It’s over 3 weeks since my last post. Last week Robin and I were in Ripon, North Yorkshire. Lewes Singers were to have sung the services in the Cathedral over the Bank Holiday weekend, but of course that was cancelled nearly 2 months ago. But we had a holiday cottage booked for the week, so took it as our Summer holiday.
While we were up there we visited Ripon Cathedral (obviously); Fountains Abbey, which is a vast but well preserved ruins of a Cistercian Abbey founded in 1120. We spent a day in York, visiting the cathedral and having lunch in the Guy Fawkes Inn (where the man was born). And on our last day we visited RHS Harlow Carr – a lovely garden where we were able to satisfy my need to visit at least one of the many iterations of Betty’s Tea Rooms in Yorkshire. I was not disappointed. Lovely service, a nice cup of Costa Rican coffee and a chocolate eclair. Robin, to her credit, resisted temptation and stuck with a cup of tea.
When we got into York Minster we found that they are having their organ renovated. A two year project being done by Harrison and Harrison at a cost of £2 million. It’s nearing completion and I was able to talk to some of the builders as they were on site.
By the way, I’m very happy to report that the organ rebuild at St Michael’s Lewes got underway two weeks ago. Costing somewhat less than 2 million, it’s scheduled to take 2 months rather than two years, and should be completed by early November.
And returning to our holiday, we visited Masham, home of the Black Sheep Brewery, where I was able to enjoy a very nice pint.
In the last few weeks I’ve got really excited by the prospect of choirs getting together again, albeit in a distanced way. In fact, as I write, Lewes Chamber Choir is still hoping to get one meeting in, just a few hours before Boris’s new rules come into place. The East Sussex Community Choir were going to meet at the end of September in their new venue – Lewes Town Hall. New Sussex Opera were hoping to begin rehearsals…………and then yesterday happened, dashing all our hopes, which seems so unfair to me, given that the virus has been kept so well controlled in this part of the country.
I did have a lovely rehearsal yesterday in Lewes. John Tomlinson and Alex Kidgell with the Baroque Collective (and me playing piano and harpsichord all on a Yamaha keyboard) met at St Michael’s to prepare for a concert in Grange Gardens on Sunday late afternoon. We played the Frost Scene from Purcell’s King Arthur; Handel: Acis and Galatea; Mozart arias; and an aria from Wagner: Meistersinger, all at baroque pitch of course!!! We all felt it was lovely and such a relief to once again be doing what we all love. Sadly, it looks like being a brief last hurrah.
I’ve just been reading an article in Church Music Quarterly (I know how to have a good time), Hymns and Natural Disasters: Reflections on a pandemic in which J.R Watson describes how pandemics in the past have often inspired hymn writers.

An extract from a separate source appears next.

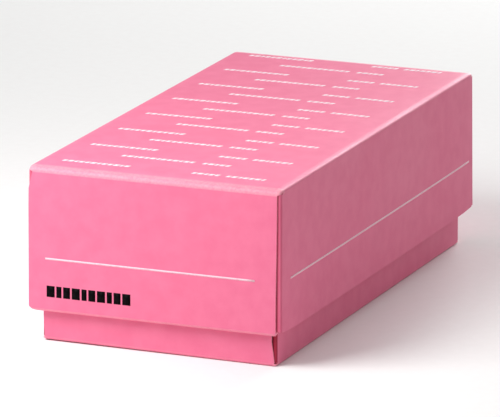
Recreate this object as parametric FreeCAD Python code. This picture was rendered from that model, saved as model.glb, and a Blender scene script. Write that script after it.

Philipp Nicolai apparently wrote How brightly shines the morning star and Wachet auf, rift und der Stimme (Zion hears the watchmens voices) during an outbreak of the plague in 1597. And clearly pandemics of the past have often been much more severe than Covid-19 has so far been, often causing closure of universities, businesses and causing great economic hardship. And yet life does return, and so with it, human endeavour, aspiration and inspiration.
There is, or will be, light on the horizon.